Equivalent in spirit to Trump’s “shithole” remark, Tillerson said that the military “oftentimes” handles regime change in Latin America. That is insulting, to say the least, but more seriously it is an undiplomatic seditious message to the Venezuelan military. It totally forgets the long history of violent U.S. military interventions in Latin America.
This gross ignorance of history is no excuse for Tillerson’s recent praise of the outdated 1823 Monroe Doctrine as a “success.” The implementation of that doctrine has had a devastating impact in the region. It is seen by many as raw U.S.imperialism, precisely the kind that the Bolivarian Revolution wants to eradicate to put an end to the rapacious exploitation of Latin America.
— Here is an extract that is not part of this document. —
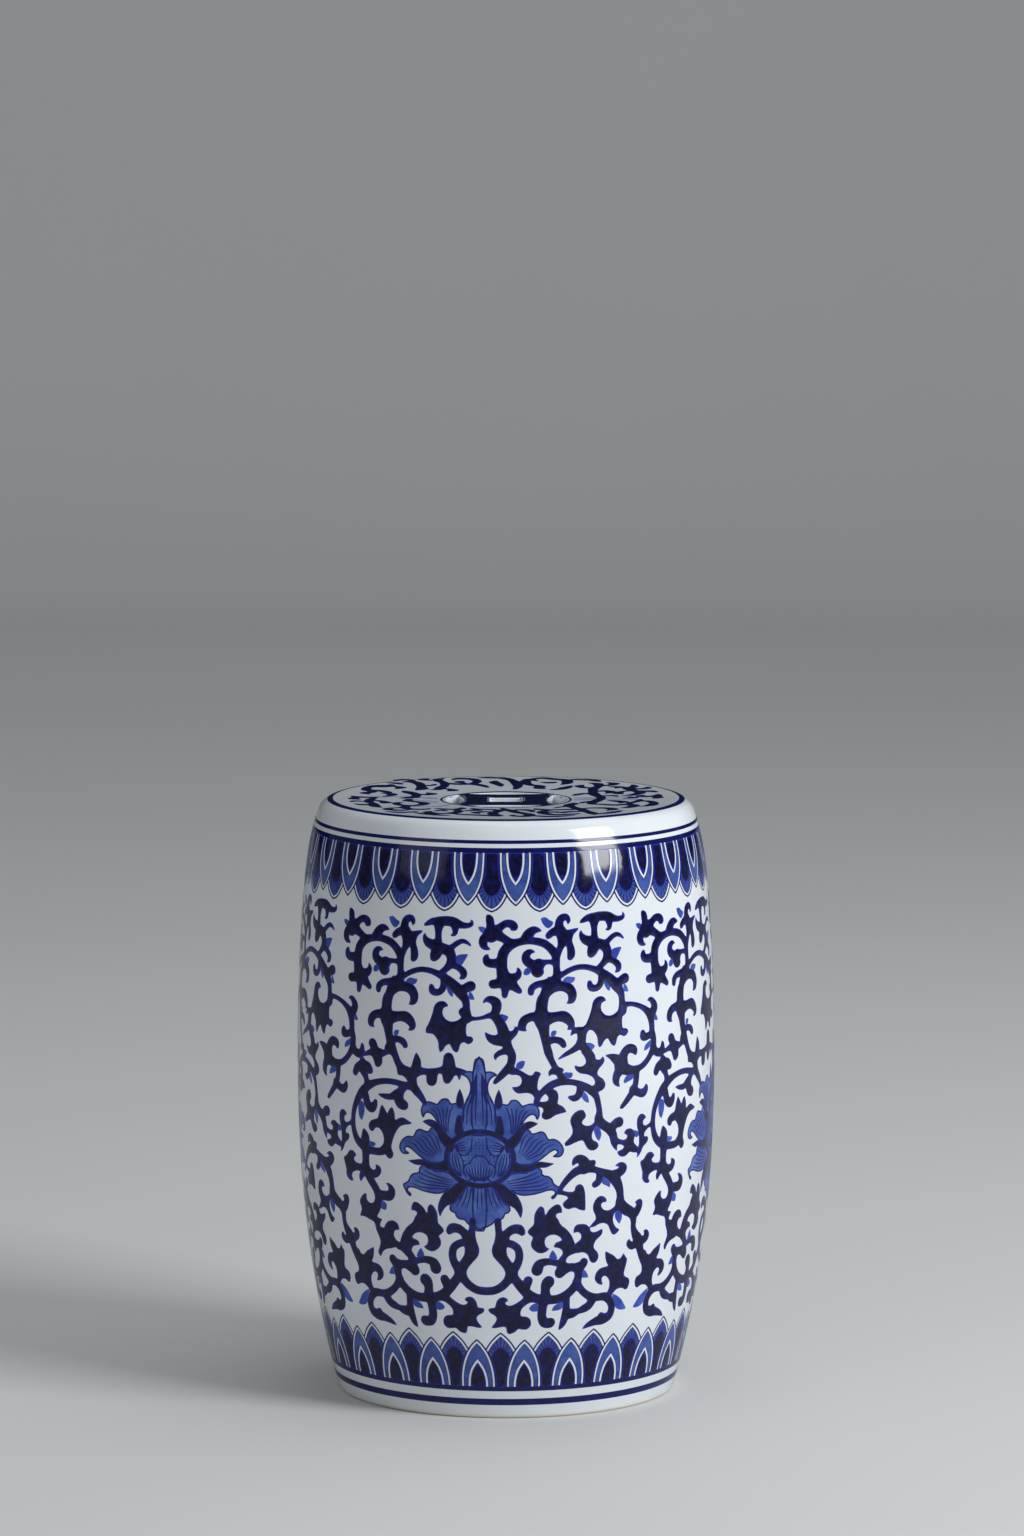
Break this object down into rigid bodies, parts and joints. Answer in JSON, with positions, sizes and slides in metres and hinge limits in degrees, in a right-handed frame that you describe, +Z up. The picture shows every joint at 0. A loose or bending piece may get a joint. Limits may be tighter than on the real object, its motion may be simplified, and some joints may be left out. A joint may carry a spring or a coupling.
{
  "type": "garden stool",
  "caption": "Drum-shaped glazed ceramic garden stool, hollow, with a pierced coin motif in the seat for lifting.",
  "frame": {"origin": "on the floor at the stool's axis, at the centre of the foot's rim", "axes": "+Z up along the axis of the drum; -Y towards the viewer of the picture, with the coin's openings on X and Y"},
  "size_m": [0.3154, 0.3154, 0.45],
  "materials": {
    "glazed_ceramic": "clear gloss glaze over blue painting",
    "joining_slip": "fired slip in the joints",
    "bare_clay": "unglazed fired clay"
  },
  "bodies": {
    "root": {"foot_ring": "glazed_ceramic", "foot_slip": "joining_slip", "lower_barrel": "glazed_ceramic", "waist_slip": "joining_slip", "waist_coil": "bare_clay", "upper_barrel": "glazed_ceramic", "shoulder_slip": "joining_slip", "shoulder_ring": "glazed_ceramic", "seat_slip": "joining_slip", "seat_disc": "glazed_ceramic", "seat_coil": "bare_clay"}
  },
  "joints": []
}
In the meantime, while Tillerson was planting seeds of treason in Latin America, the Venezuelan government continued its dialogue with the opposition in the Dominican Republic. When it came time to signing an agreement on February 6, the opposition did not show up after reportedly receiving a phone call from Colombian President Juan Manuel Santos. Tillerson happened to be in Colombia at the time. The unsigned agreement had an election date already set. Responding to the opposition no-show, the Maduro government was consistent with its promise of going to elections with or without agreement: it then released the unratified agreement with the date that was set: April 22, 2018.
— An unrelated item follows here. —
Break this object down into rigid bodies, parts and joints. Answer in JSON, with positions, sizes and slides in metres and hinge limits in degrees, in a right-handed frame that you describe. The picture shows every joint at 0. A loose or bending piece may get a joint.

Without an understanding of the historical U.S. imperial role in Latin America, it would be impossible to comprehend the level of contradiction between preaching democracy and at the same time stopping the only viable process that promotes democracy: that is dialogue and a peaceful electoral process without preconditions or threats
However, since Tillerson returned to Washington, we have heard even more threatening statements. The U.S. State Department issued on February 8 a statement questioning the upcoming elections in Venezuela and supporting “the decision by opposition parties” to reject the elections, but even before then the U.S. government had stated that it would not recognize the elections. Showing a great deal of consideration, President Maduro immediately tweeted: “Venezuela is open to giving all of the necessary guarantees and to receive all international observers who would like to come (observe our elections). Beyond inspecting, they may learn from the impeccable electoral system that we’ve built.” How will the United States respond to that? A sensible government with serious intentions towards peace would immediately seize the opportunity through a mutually agreed mediated effort.
Venezuela is a country that refuses to fit the neoliberal, right-wing mold of the U.S. empire. It has an internationally recognized sovereign right to do so within the legality of its own constitution, legislation and the will of the people. As the often repeated slogan says, everybody else should keep their #HandsOffVenezuela.